Many investors probably think of Fitbit (FIT) as the most straightforward way to invest in the growing wearables market. However, shares of Fitbit have fallen more than 70% over the past 12 months due to concerns about slowing sales, declining margins, and rising competitors.

Yet during that same period, Garmin (GRMN 2.29%) -- the unloved GPS and wearables maker, which has been losing relevance to smartphones and fitness trackers -- rallied 26% to a 52-week high. The stock also surged 11% after its second quarter earnings report revealed soaring demand for its wearable devices.

Let's take a closer look at those results, and see why Garmin could be a much better wearables play than Fitbit in the long run.

Garmin's wearable devices. Image source: Garmin.

How great were Garmin's earnings?

Garmin's revenue rose 5% annually to $811.6 million and beat estimates by $48.6 million. Fitness device revenue rose 34% to $212.9 million, while outdoor device revenue jumped 23% to $133.1 million. Both categories were boosted by strong demand for the company's Forerunner 735XT, Vivosmart HR+, and Vivomove devices during the quarter.

The Forerunner 735XT is a GPS running watch which costs $450. Garmin sells a wide range of cheaper Forerunner devices which cost between $140 and $400, along with a high-end device, the Forerunner 920XT, which also costs $450. The Vivosmart HR+ is a $220 heart rate tracking device similar to Fitbit's Charge HR, and the Vivomove is a $150 fitness tracker that looks like a classic watch.

Garmin sells 27 types of wearable devices for all kinds of mainstream and niche outdoor needs. The Approach S6, for example, is a wearable device for golf players that displays course maps and measures swing speed and strength. The Garmin Swim is a watch that records distance, pace, stroke count, and stroke type for swimmers. This scattergun strategy helps it reach more niches than Fitbit, which has a narrower portfolio of eight wearable devices.

The Garmin Swim. Image source: Garmin.

Garmin's marine revenue rose 8% to $111.6 million, while aviation revenue rose 6% to $108.3 million -- indicating that its GPS trackers were still widely used in boats and planes. Auto revenue fell 18% to $245.7 million, but that decline was expected due to smartphones replacing dedicated GPS devices in cars.

Gross margin expanded 280 basis points annually to 57%, and its GAAP EPS rose 18% to $0.85. On a pro forma basis, which excludes the effects of foreign currency losses, earnings rose 21% to $0.87 per share, beating estimates by $0.20. Garmin previously expected its full-year revenue to stay flat at $2.82 billion, but it now forecasts 3% growth to about $2.9 billion. Pro forma earnings are also expected to rise by a penny to $2.50, compared to its prior forecast of $2.25.

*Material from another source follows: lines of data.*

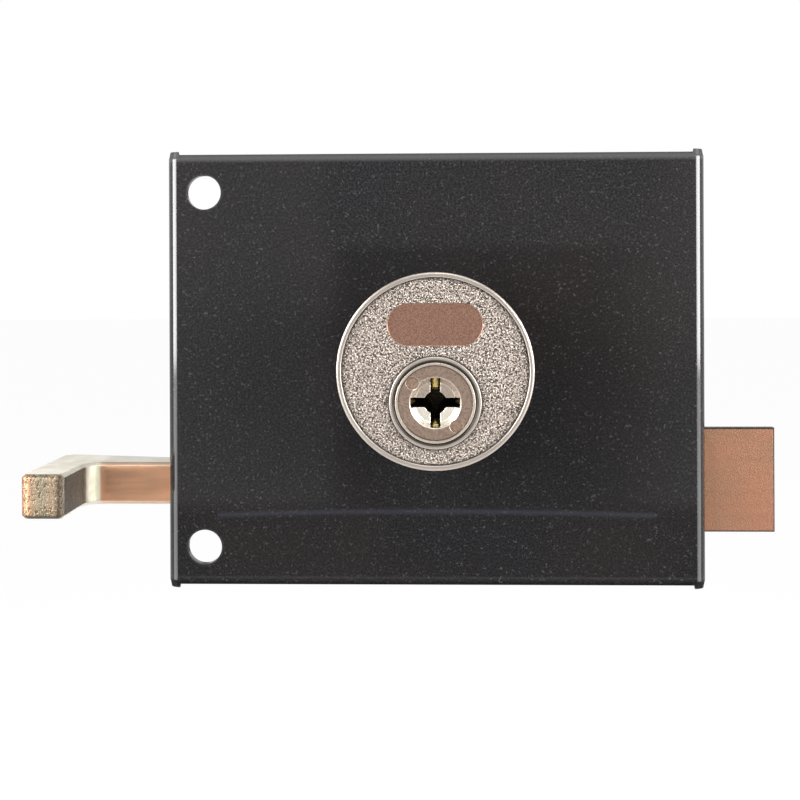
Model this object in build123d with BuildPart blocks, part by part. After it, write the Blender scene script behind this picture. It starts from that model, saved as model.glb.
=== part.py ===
from build123d import *
import os
from math import cos, degrees, hypot, pi, radians, sin, sqrt

# A rim lock: a folded steel case with a round key cylinder on its face, a sprung latch bolt on its
# right and a bent draw bar on its left. X runs from the draw bar towards the latch and Z is up.
# The door face is the plane Y = 0, and the room is on the -Y side. A depth below is a distance
# from the door face towards the room, so the visible face of the case lies at case_depth.
# All sizes are in millimetres.

# Case
case_width = 100.8
case_height = 81.0
case_depth = 20.0
face_sheet = 1.5
face_bend = 2.2
left_lip = 4.5
edge_round = 1.0
bulge_height = 0.5
bulge_reach = 2.6
bulge_taper_degrees = 12.0
fixing_side_inset = 7.0
fixing_end_inset = 7.2
fixing_radius = 3.2

# Lap of the latch-side wall on the edge of the door
lap_length = 14.0
lap_height = 62.0
lap_round = 3.0
lap_hole_inset = 7.0
lap_hole_radius = 2.25
lap_hole_spacing = 40.0

# Cover
cover_sheet = 1.2
cover_gap = 0.1
cover_drop = 0.2
cover_bend = 1.8
cover_edge_round = 0.9
notch_margin_x = 1.2
notch_margin_z = 0.2

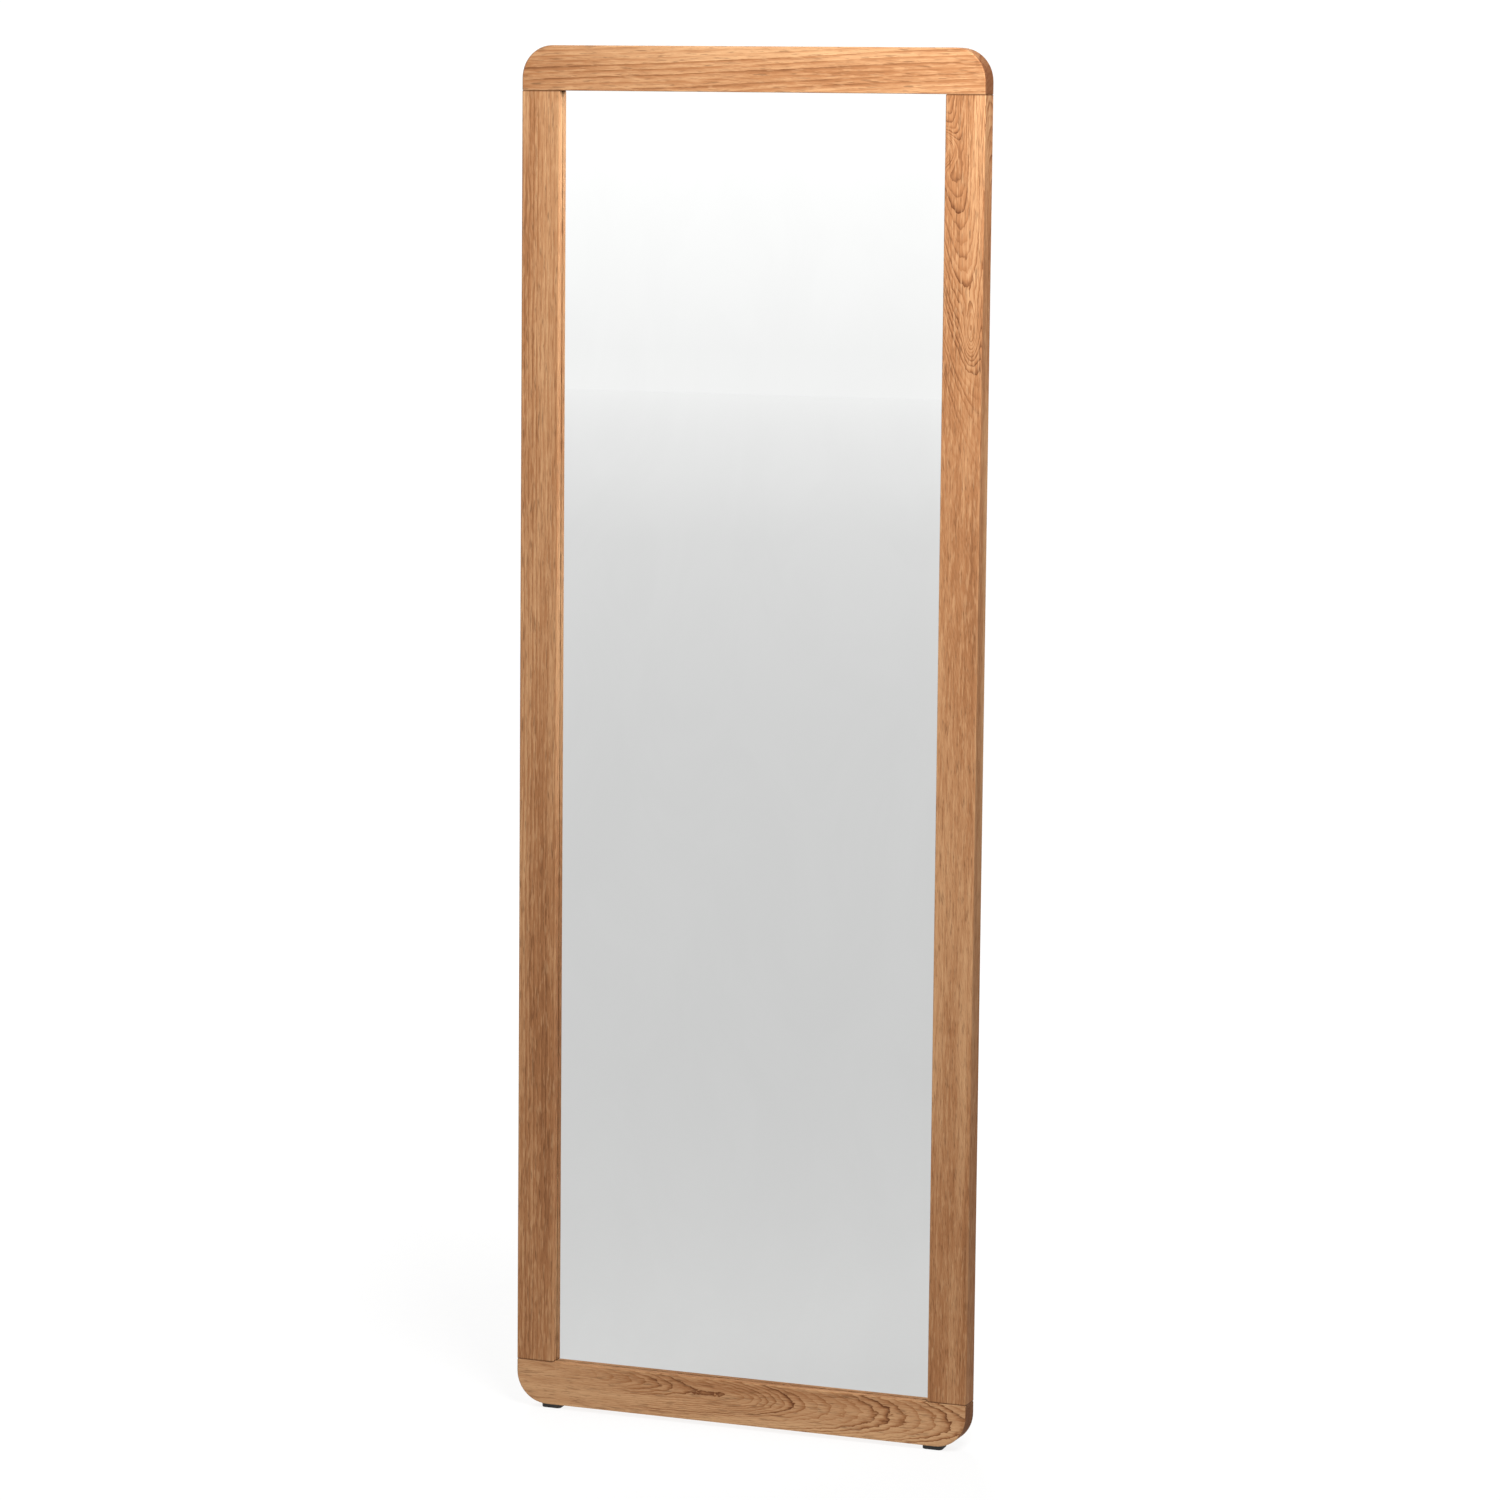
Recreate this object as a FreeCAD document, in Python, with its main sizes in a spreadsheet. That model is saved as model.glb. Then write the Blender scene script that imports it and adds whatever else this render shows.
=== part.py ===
import FreeCAD, Part
import os
import re
from collections import namedtuple

import Sketcher

# A full-length floor mirror: a framed glass that stands on its bottom rail, leans back a little
# and is held up by a ladder-shaped leg, which folds flat against its back on two pivot bolts.
#
# Millimetres. +X is to the right of somebody looking into the glass, +Y is behind it, +Z is up.
# The origin is on the floor, under the middle of the whole mirror with its leg open.
#
# Every piece is drawn in a frame of its own that lies on one of three slopes: the mirror, which
# leans back, the leg, which leans forward from its feet to the pivot, and the level floor. In
# such a frame X is across, Y goes backwards through the thickness and Z goes up the piece.

OUTPUT_FOLDER = "parts"
TOUCH = 1e-4
COUNTERSINK_ANGLE = 90

# Driving sizes, in millimetres and degrees.
SIZES = {
    # the frame
    "frame_width": 600,
    "frame_height": 1700,
    "frame_depth": 30,
    "rail_face": 55,
    "stile_face": 50,
    "corner_radius": 40,
    "arris_radius": 2,
    "seam_ease": 0.8,
    "sight_ease": 1.2,
    "lean": 3,
    # corner dowels
    "dowel_radius": 5,
    "dowel_length": 50,
    "dowel_spread": 20,
    "dowel_fit": 0.05,
    "dowel_end_gap": 1,
    # glass and what holds it
    "sight_depth": 10,
    "rebate_width": 9,
    "tape_thickness": 1,
    "tape_width": 6,
    "tape_inset": 2,
    "glass_thickness": 4,
    "glass_gap": 2,
    "glass_ease": 0.5,
    "block_length": 30,
    "block_inset": 120,
    "board_thickness": 4,
    "bead_width": 8,
    "bead_recess": 1,
    "bead_ease": 2,
    "pin_radius": 0.8,
    "pin_length": 22,
    "pin_sink": 1,
    "pin_fit": 0.02,
    "pin_end_inset": 80,
    "side_pins": 6,
    "rail_pins": 3,
    # hinge rail and its screws
    "hinge_rail_inset": 12,
    "hinge_rail_face": 110,
    "hinge_rail_depth": 18,
    "hinge_rail_ease": 1.5,
    "hinge_rail_screw_edge": 20,
    "rail_screw_length": 42,
    "rail_screw_radius": 2.2,
    "rail_screw_head": 4.4,
    # pivot and its brackets
    "pivot_up": 1140,
    "pivot_standoff": 14.5,
    "plate_thickness": 2,
    "plate_above": 56,
    "plate_below": 28,
    "plate_corner": 4,
    "plate_inset": 1,
    "cheek_half": 15,
    "cheek_nose": 9,
    "bend_radius": 1.5,
    "bracket_screw_spread": 10,
    "bracket_screw_top": 47,
    "bracket_screw_low": 20,
    "bracket_screw_length": 16,
    "bracket_screw_radius": 1.8,
    "bracket_screw_head": 3.5,
    "screw_fit": 0.05,
    "bolt_radius": 3,
    "bolt_fit": 0.1,
    "bolt_end": 2,
    "head_height": 4,
    "hex_radius": 5.77,
    "hex_ease": 0.6,
    "nut_height": 6,
    "washer_radius": 8,
    "washer_thickness": 1,
    "side_play": 0.3,
    "bush_radius": 5,
    "bush_fit": 0.02,
    "running_fit": 0.05,
    # leg
    "leg_lean": 6.5,
    "post_spread": 140,
    "post_width": 32,
    "post_depth": 22,
    "post_rise": 36,
    "post_ease": 1.5,
    "post_round": 8,
    "stop_gap": 0.2,
    "leg_rail_depth": 18,
    "leg_rail_face": 45,
    "upper_rail_drop": 90,
    "lower_rail_rise": 210,
    "leg_dowel_radius": 4,
    "leg_dowel_length": 40,
    "leg_dowel_spread": 22,
    # feet and bumpers
    "front_foot_height": 4,
    "front_foot_half_width": 13,
    "front_foot_half_depth": 11,
    "front_foot_inset": 45,
    "rear_foot_height": 8,
    "rear_foot_half_width": 14,
    "rear_foot_half_depth": 9.5,
    "foot_corner": 5,
    "foot_screw_seat": 1.8,
    "foot_screw_recess": 4.2,
    "foot_screw_length": 20,
    "foot_screw_radius": 1.75,
    "foot_screw_head": 3.6,
    "foot_screw_head_height": 1.4,
    "bumper_radius": 8,
    "bumper_height": 10,
    "bumper_ease": 3,
    "bumper_gap": 0.3,
    # the cross recess of a screw's head, as shares of the head's radius
    "recess_reach": 0.62,
    "recess_blade": 0.14,
    "recess_depth": 0.3,
    # the point of a screw, in radii of its shank
    "point_length": 2,
    # how far a cutting outline passes the faces that it cuts
    "overshoot": 1,
}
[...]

Wil Garmin's gain be Fitbit's pain?

Garmin seems to be stealing niche markets from Fitbit, which only categorizes its devices as "everyday" (Zip, One, Flex, Charge, Alta), "active" (Charge HR, Blaze), or "performance" (Surge) ones. These devices are fine for walking, running, and hiking, but they probably aren't ideal for the swimmers and golfers. Hardcore athletes might also prefer the more advanced running features of the Forerunner series over multi-function devices like the Alta and Blaze.

However, Garmin still lags far behind Fitbit in the wearables market. IDC reports that Garmin's worldwide wearables shipments rose 27.8% annually to about 900,000 units in the first quarter of 2016, which made it the fourth largest player in the world with a 4.6% market share. Fitbit led the market with a 24.5% share, followed by Xiaomi at 19% and Apple (AAPL 1.51%) at 7.5%. Fitbit, Xiaomi, and Garmin's market shares all notably declined year-over-year due to the expansion of the wearables market.

Why Garmin could be a better investment

Those figures indicate that it would be premature to call Garmin a "Fitbit killer". Both stocks have comparable P/E ratios -- Garmin at 21 and Fitbit at 24 -- but I believe that the Garmin could be a better investment for three simple reasons.

First, Garmin's portfolio is much more diversified than Fitbit's. Second, it doesn't need to live up to extremely high expectations -- Garmin just has to post low single-digit sales growth this year to please analysts, but Fitbit has to post nearly 40% growth. If Fitbit misses that mark, its stock could fall even further. Lastly, Garmin pays a hefty forward annual dividend yield of 3.9%, while Fitbit pays nothing.

Looking ahead, Garmin simply needs to grow its niche in sports performance devices, while Fitbit must prove that it can maintain its lead in the wearables market against cheap fitness trackers on one side and full-featured smartwatches on the other. Faced with that choice, I'd prefer owning shares of the overlooked underdog than the closely scrutinized market leader.